Wednesday, May 12, 2010

Authority

The other day I was working at the mall store and there was a little boy, probably around 3 or 4, playing with the Schleich animal figures. He was making it impossible for people to walk by without stepping on a zebra or cow, so I went up and squatted down next to him and kindly asked him to either put the animals away or play with them at the table provided for that purpose.

You'd think that would have worked. When I was a kid I remember being completely mortified if some strange adult told me off. You get orders and such from your mother all the time, but if you do something someone else expresses disapproval of, you straighten up right quick. Or at least that's how I remember it.

But this kid... As soon as I had finished my question he looked at me in indignation and said to me "My mom can tell me that."

Luckily his mom was nearby to help out, because in this kid's eyes I had absolutely no authority.

Sunday, May 9, 2010

"Well if you chew them up..."

Some weeks ago Grandma made brownies, and Grandma likes nuts in her brownies, unlike me. When I grumbled about the intruders in her perfectly chewy, chocolaty brownies she turned to me and said something along the lines of "Well if you chew them up, you won't notice them."

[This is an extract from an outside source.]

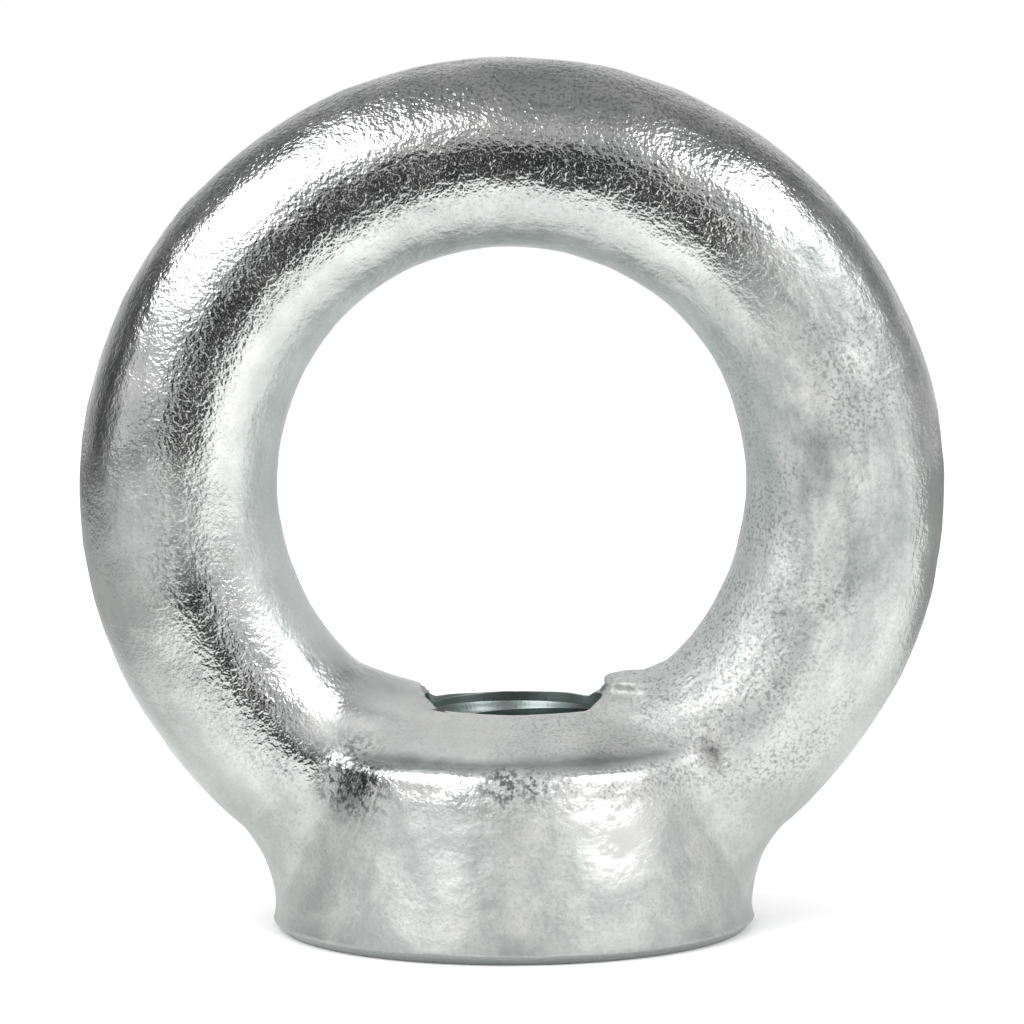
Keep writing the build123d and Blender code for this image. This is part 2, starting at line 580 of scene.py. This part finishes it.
def close_tree(tree, maker, geometry, material):
    """Realize Instances, Set Material, and out."""
    whole = maker.node("GeometryNodeRealizeInstances", None, {0: geometry})
    clad = maker.node("GeometryNodeSetMaterial", None, {0: whole, "Material": material})
    leave = tree.nodes.new("NodeGroupOutput")
    tree.links.new(clad.socket, leave.inputs[0])


def grow(piece, tree, values):
    """Runs a tree on a piece, with its inputs set by their identifiers."""
    step = piece.modifiers.new(tree.name, "NODES")
    step.node_group = tree
    for item in tree.interface.items_tree:
        if item.in_out == "INPUT" and item.name in values:
            step[item.identifier] = values[item.name]
    return settle(piece)


print("geometry helpers are ready")

# %% The tree that makes the skin lumpy
tree, gm, given = new_tree(
    "forged_skin",
    {
        "Swelling size": 6.0 * MM,
        "Swelling height": 0.25 * MM,
        "Flat size": 1.6 * MM,
        "Flat height": 0.10 * MM,
        "Pock size": 0.7 * MM,
        "Pock depth": 0.02 * MM,
        "Seam width": 1.4 * MM,
        "Seam height": 0.05 * MM,
        "Seed": 3.0,
    },
)
here = gm.node("GeometryNodeInputPosition")
away = gm.node("GeometryNodeInputNormal")


def lumps(size, detail, draw):
    """Noise from -0.5 to 0.5; draw gives each use its own noise."""
    sockets = {"Vector": here, "W": given["Seed"] + draw, "Scale": 1 / size, "Detail": detail}
    return gm.node("ShaderNodeTexNoise", {"noise_dimensions": "4D"}, sockets) - 0.5


swelling = lumps(given["Swelling size"], 1.0, 0.0) * given["Swelling height"]
flats = lumps(given["Flat size"], 2.0, 1.0) * given["Flat height"]
pocks = lumps(given["Pock size"], 1.0, 2.0) * given["Pock depth"]
depth = gm.node("ShaderNodeSeparateXYZ", None, {0: here}, out=1)
wander = lumps(given["Swelling size"], 1.0, 5.0) * given["Seam width"] * 0.5
off_seam = gm.node("ShaderNodeMath", {"operation": "ABSOLUTE"}, {0: depth + wander})
seam = gm.node(
    "ShaderNodeMapRange",
    {"interpolation_type": "SMOOTHSTEP"},
    {0: off_seam, 1: given["Seam width"] * 0.3, 2: given["Seam width"] * 0.7, 3: -0.5, 4: -1.0},
)
push = swelling + flats + pocks + seam * given["Seam height"]
offset = gm.node("ShaderNodeVectorMath", {"operation": "SCALE"}, {0: away, "Scale": push})
moved = gm.node("GeometryNodeSetPosition", None, {0: given["Geometry"], "Offset": offset})
close_tree(tree, gm, moved, forged_zinc)

blank.data.materials.clear()
blank.data.materials.append(forged_zinc)
grow(blank, tree, {"Swelling height": 0.25 * MM, "Seed": 3.0})
print("skin:", [round(1000 * v, 2) for v in blank.dimensions])

# %% [markdown]
# ## The tools
#
# Each cut is a closed solid, taken away from the blank in the factory's order: the
# seat is faced and chamfered, the hole is drilled and countersunk from both ends,
# and a tap cuts the thread. The tap is a trapezoid swept along a helix. A thread
# follows a rule, so Geometry Nodes make it too, with the thread's own sizes as inputs.

# %% The tap
tree, gm, given = new_tree(
    "tap",
    {
        "Pitch": PITCH,
        "Major radius": MAJOR_R,
        "Root radius": DRILL_R - 0.1 * MM,
        "Start": -1.5 * MM,
        "Length": 13.0 * MM,
        "Steps": 101,
    },
)
FLANK = math.tan(math.radians(30))
tooth_depth = given["Major radius"] - given["Root radius"]
tooth_tip = given["Pitch"] / 8
tooth_root = tooth_tip + tooth_depth * (2 * FLANK)
middle = given["Root radius"] + tooth_depth / 2
helix = gm.node(
    "GeometryNodeCurveSpiral",
    None,
    {
        "Resolution": given["Steps"],
        "Rotations": given["Length"] / given["Pitch"],
        "Start Radius": middle,
        "End Radius": middle,
        "Height": given["Length"],
    },
)
upright = gm.node("GeometryNodeSetCurveNormal", {"mode": "Z_UP"}, {0: helix})
tooth = gm.node(
    "GeometryNodeCurvePrimitiveQuadrilateral",
    {"mode": "TRAPEZOID"},
    {"Height": tooth_depth, "Bottom Width": tooth_root, "Top Width": tooth_tip, "Offset": 0.0},
)
swept = gm.node(
    "GeometryNodeCurveToMesh", None, {"Curve": upright, "Profile Curve": tooth, "Fill Caps": True}
)
lift = gm.node("ShaderNodeCombineXYZ", None, {2: given["Start"]})
raised = gm.node("GeometryNodeSetPosition", None, {0: swept, "Offset": lift})
close_tree(tree, gm, raised, cut_zinc)
tap = add_object("tap", bpy.data.meshes.new("tap"))
grow(tap, tree, {"Pitch": PITCH})
print("tap:", len(tap.data.vertices), [round(1000 * v, 2) for v in tap.dimensions])

# %% Cutting
MOUTH_START = 8.11 * MM
MOUTH_STEP = 8.89 * MM
FACER_R = 16 * MM
FACER_DEEP = 3 * MM
PAST_ENTRY = 1.0 * MM
PAST_MOUTH = 9.0 * MM

facing = turned(
    "facing",
    [
        (FACER_R, -FACER_DEEP),
        (FACER_R, CHAMFER),
        (SEAT_R, CHAMFER),
        (SEAT_R - CHAMFER, 0),
    ],
)
drill = turned(
    "drill",
    [
        (ENTRY_R + PAST_ENTRY, -PAST_ENTRY),
        (DRILL_R, ENTRY_R - DRILL_R),
        (DRILL_R, MOUTH_START),
        (MOUTH_R, MOUTH_STEP),
        (MOUTH_R, MOUTH_STEP + PAST_MOUTH),
    ],
)
for tool in (facing, drill):
    tool.data.materials.append(cut_zinc)
cut(blank, facing)
cut(blank, drill)
cut(blank, tap)
print("cut:", len(blank.data.polygons), "faces,", len(blank.data.materials), "materials")

# %% [markdown]
# ## One finished piece
#
# The piece takes the CAD solid's place: it rides on the root body and hides the plain
# solid.

# %% Hand the piece over
eye = blank
eye.name = "forged_eye_nut"
eye.data.name = "forged_eye_nut"
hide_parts("eye_nut")
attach(eye, "root")
triangles = sum(len(p.vertices) - 2 for p in eye.data.polygons)
print("piece:", triangles, "triangles")

# %% [markdown]
# ## The studio
#
# A metal piece shows its surroundings, so they are the larger half of its look. It
# stands on a white table with two large soft boxes in front of it, one to the left
# and one to the right. The dark gap between them, where the camera stands, draws the
# dark line along the middle of the ring.


# %% Soft boxes
RING_MIDDLE = Vector((0, 0, 18 * MM))
BOX_AWAY = 0.40


def soft_box(name, side, height, width, tall, level, lean):
    """An area light of radiance level, placed by two angles round the ring's middle."""
    a, e = math.radians(side), math.radians(height)
    back = Vector((math.sin(a) * math.cos(e), -math.cos(a) * math.cos(e), math.sin(e)))
    light = bpy.data.lights.new(name, "AREA")
    light.shape = "RECTANGLE"
    light.size = width
    light.size_y = tall
    light.energy = level * math.pi * width * tall
    made = bpy.data.objects.new(name, light)
    made.location = RING_MIDDLE + back * BOX_AWAY
    made.rotation_euler = (-back).to_track_quat("-Z", "Y").to_euler()
    made.rotation_euler.rotate_axis("Z", math.radians(lean))
    bpy.context.scene.collection.objects.link(made)
    return made


soft_box("left_box", side=-57, height=43, width=0.43, tall=0.29, level=2.2, lean=-14)
soft_box("right_box", side=60, height=36, width=0.35, tall=0.21, level=2.1, lean=6)
print("two soft boxes")

# %% [markdown]
# ### The room
#
# The room is white to the camera and to the soft light that it gives. Only its
# mirror image in the metal is shaded, by direction: dark behind the lens, dim high
# up and to the sides. Light Path tells a mirrored ray from the others. Each direction
# is a sum of the ray's own parts, which is 1 where the ray points that way.

# %% Room
ROOM_LEVEL = 0.70
HIGH_LOSS = 0.38
BEHIND_GAIN = 0.28

room = bpy.data.worlds.new("studio")
room.use_nodes = True
bpy.context.scene.world = room
room.node_tree.nodes.clear()
wm = Maker(room.node_tree)
toward = wm.node("ShaderNodeTexCoord")
side = wm.node("ShaderNodeSeparateXYZ", None, {0: toward}, out=0)
ahead = wm.node("ShaderNodeSeparateXYZ", None, {0: toward}, out=1)
above = wm.node("ShaderNodeSeparateXYZ", None, {0: toward}, out=2)
aside = apart(side, 0)
facing_lens = ahead * -0.998 - above * 0.02 - side * 0.04


def dimmed(direction, start, full, loss):
    """1 outside one part of the room, and less by loss well inside it."""
    return 1 - wm.ramp(direction, (start, 0.0), (full, 1.0)) * loss


high = wm.ramp(above, (0.12, 0.0), (0.85, 1.0))
behind = wm.ramp(ahead, (0.50, 0.0), (0.95, 1.0))
left_wall = side * -0.94 + ahead * 0.32 + above * 0.08
shoulders = aside * 0.75 + ahead * 0.30 + above * 0.58
rear_left = side * -0.8 + ahead * 0.6
rear_right = side * 0.8 + ahead * 0.6
shown = ROOM_LEVEL - high * HIGH_LOSS + behind * (1 - high) * BEHIND_GAIN
shown = shown * dimmed(facing_lens, 0.92, 0.97, 0.96)
shown = shown * dimmed(facing_lens, 0.70, 0.92, 0.18)
shown = shown * dimmed(left_wall, 0.86, 0.985, 0.75)
shown = shown * dimmed(shoulders, 0.84, 0.97, 0.50)
shown = shown * dimmed(rear_left, 0.72, 0.93, 0.50)
shown = shown * dimmed(rear_right, 0.72, 0.93, 0.42)
to_camera = wm.node("ShaderNodeLightPath")
mirrored = wm.node("ShaderNodeLightPath", None, None, out=3)
level = to_camera + (1 - to_camera) * (mirrored * shown + (1 - mirrored))
shine = wm.node("ShaderNodeBackground", None, {"Color": (1, 1, 1, 1), "Strength": level})
out = room.node_tree.nodes.new("ShaderNodeOutputWorld")
room.node_tree.links.new(shine.socket, out.inputs["Surface"])
print("room:", len(room.node_tree.nodes), "nodes")

# %% [markdown]
# ### The table
#
# The table is white to the camera and keeps the piece's shadow. To every other ray it is
# a pale grey with painted shade that gets darker away to the sides, and a black wedge of
# painted shadow where the camera's stand would be, so that the outer limbs mirror
# something dark.

# %% Table
TABLE_R = 0.6
TABLE_THICK = 0.02
TABLE_GAP = 0.02 * MM
SPAN = 200 * MM
NEAR_TONE = (0.84, 0.85, 0.84, 1)
SIDE_SHADE_TONE = (0.28, 0.285, 0.28, 1)
FAR_LEFT_SHADE_TONE = (0.14, 0.14, 0.14, 1)
CAMERA_SHADOW_TONE = (0.03, 0.03, 0.03, 1)
CAMERA_SHADOW_X = -4 * MM
CAMERA_SHADOW_BACK = 30 * MM

table = turned("table", [(TABLE_R, -TABLE_THICK), (TABLE_R, -TABLE_GAP)], steps=96)
white = bpy.data.materials.new("white_table")
white.use_nodes = True
white.node_tree.nodes.clear()
tm = Maker(white.node_tree)
to_camera = tm.node("ShaderNodeLightPath")
here = tm.node("ShaderNodeTexCoord", None, None, out=3)
front = tm.node("ShaderNodeSeparateXYZ", None, {0: here}, out=1) * -1.0
right = tm.node("ShaderNodeSeparateXYZ", None, {0: here}, out=0)
# Painted shadow for mirrored rays: a black wedge on the table where the camera's stand would be.
spread = apart((right - CAMERA_SHADOW_X) / (front + CAMERA_SHADOW_BACK), 0)
camera_shadow = tm.fade(front, 44 * MM, 72 * MM, 0.0, 1.0, SPAN)
camera_shadow = camera_shadow * tm.ramp(spread, (0.14, 1.0), (0.34, 0.0))
on_left = tm.fade(right * -1.0, 14 * MM, 44 * MM, 0.0, 1.0, SPAN)
on_right = tm.fade(right, 14 * MM, 44 * MM, 0.0, 1.0, SPAN)
on_right = on_right * tm.fade(front * -1.0, 2 * MM, 30 * MM, 0.0, 1.0, SPAN)
far_left = tm.fade(right * -1.0, 90 * MM, 180 * MM, 0.0, 1.0, SPAN)
# Painted shade for mirrored rays: darker away to the sides, darkest far to the left.
grey = tm.between(on_left * 0.85 + on_right, NEAR_TONE, SIDE_SHADE_TONE)
grey = tm.between(far_left, grey, FAR_LEFT_SHADE_TONE)
grey = tm.between(camera_shadow, grey, CAMERA_SHADOW_TONE)
paint = tm.between(to_camera, grey, (1.0, 1.0, 1.0, 1))
matt = tm.node("ShaderNodeBsdfDiffuse", None, {"Color": paint})
out = white.node_tree.nodes.new("ShaderNodeOutputMaterial")
white.node_tree.links.new(matt.socket, out.inputs["Surface"])
table.data.materials.append(white)
bpy.context.scene.view_settings.view_transform = "Standard"
print("table is ready")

I'm still chuckling about it.

Saturday, May 1, 2010

Spring Glories

The sights of spring in the yard.

Mountain Ash tree.

Grandma's garden(s).

The onion bed.

Primroses.




More primroses.



Daffodils.


Tulips yet to bloom.

Rose.

Salmon berry.

Blueberries.

Skunk cabbage.


False lily of the valley.

Water skipper bug. :)

Alder trees.

More salmon berry.

The baby ducks are out in the barn now. They've grown a lot.

Geraniums in the kitchen window.

Thursday, April 15, 2010

Beadsession



Let me tell you about my new obsession. Beads! Not just any beads, but seed beads for my new bead loom, which I got for Christmas. I'm obsessed, I tell you. It is way too much fun to be healthy.